⟨

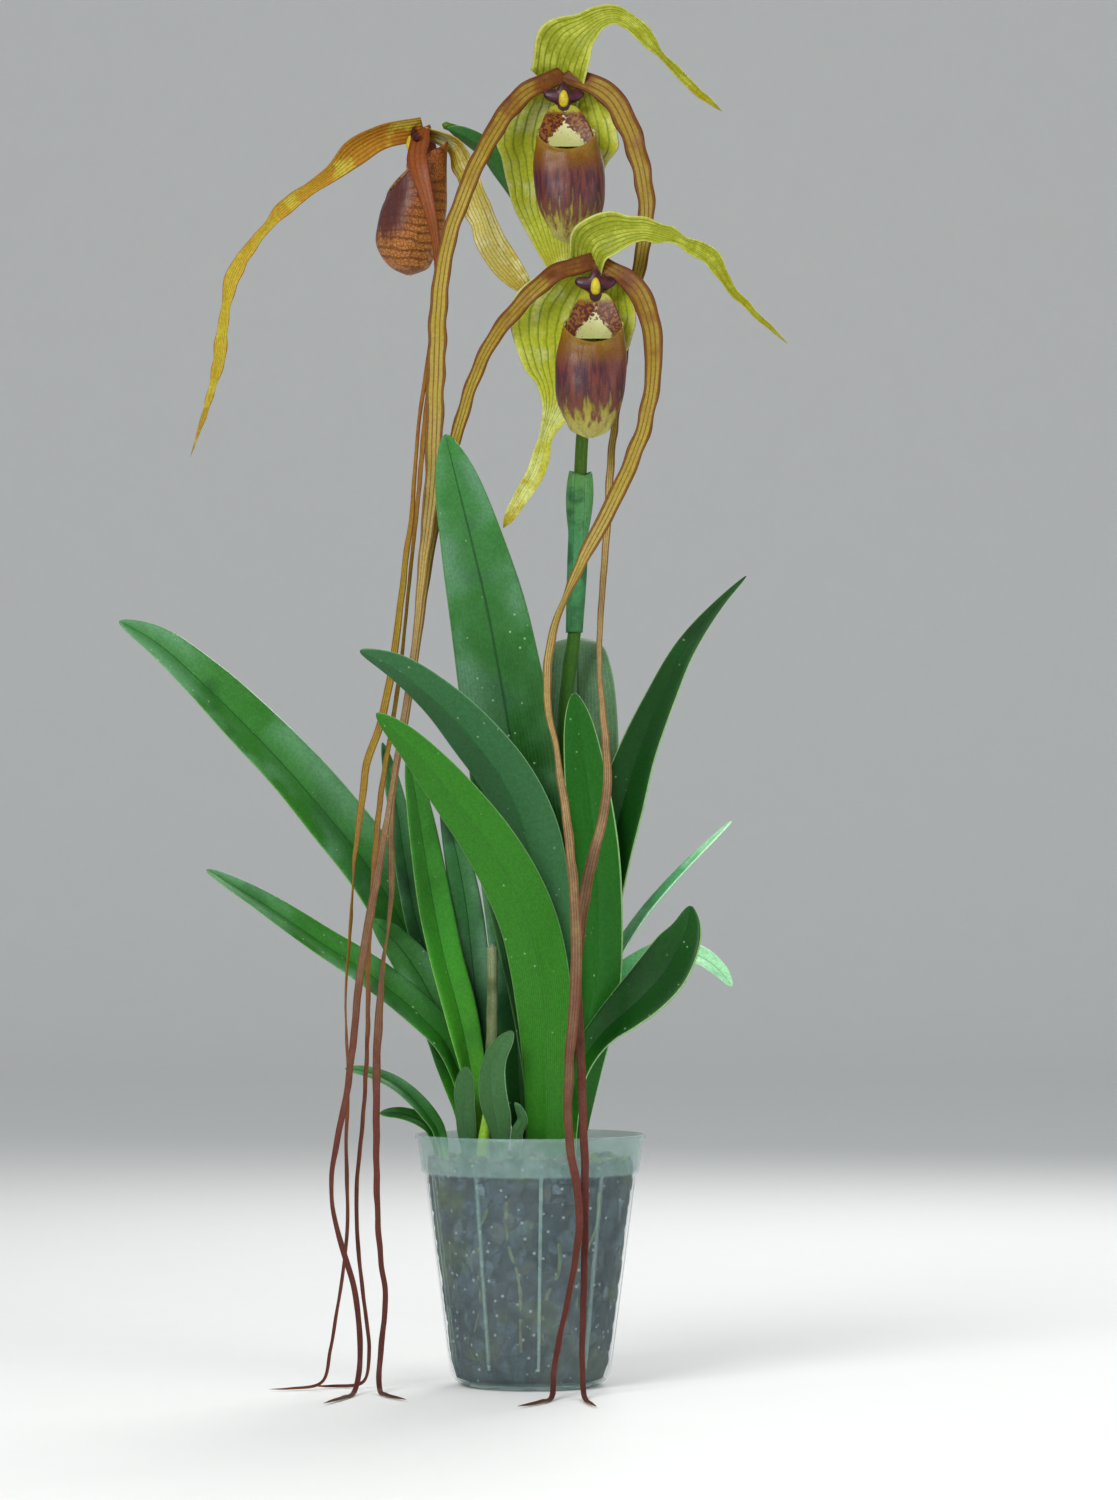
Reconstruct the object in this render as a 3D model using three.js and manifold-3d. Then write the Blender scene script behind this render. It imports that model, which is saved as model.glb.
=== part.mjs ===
// A slipper orchid in flower, standing in a clear nursery pot.
// Three flowers with ribbon petals that hang to the table, a stem, leafy growths, the mix and its roots.
// Millimetres, +Z up, the front towards -Y. The origin is the middle of the pot's underside.
import * as THREE from "three";
import { mergeVertices } from "three/addons/utils/BufferGeometryUtils.js";
import Module from "manifold-3d";

const wasm = await Module();
wasm.setup();

// ---------- Driving dimensions ----------
const POT = { height: 132, rimRadius: 61, shoulderRadius: 57, baseRadius: 43, wall: 1.2, cornerRadius: 11 };
const COLLAR_HEIGHT = 20; // the plain band under the rim, above the moulded ledge
const LEDGE = 1.0; // how far the wall steps in under the collar
const DRAIN_HOLES = 8;
const DRAIN_RADIUS = 3.5;
const DRAIN_CIRCLE = 26;
const AROUND = 32; // flat sides of every turned piece
const MIX_TOP = 115;
const MIX_GAP = 3.4; // room for a root between the mix and the wall
const GAP = 0.4; // clear distance between pieces that touch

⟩

■ **WHAT IS EXPECTED**
Copy every line of the listing where the word "that" appears.

■ **SOLUTION TO THIS PROBLEM**
Reconstruct the object in this render as a 3D model using three.js and manifold-3d. Then write the Blender scene script behind this render. It imports that model, which is saved as model.glb.
// Three flowers with ribbon petals that hang to the table, a stem, leafy growths, the mix and its roots.
const GAP = 0.4; // clear distance between pieces that touch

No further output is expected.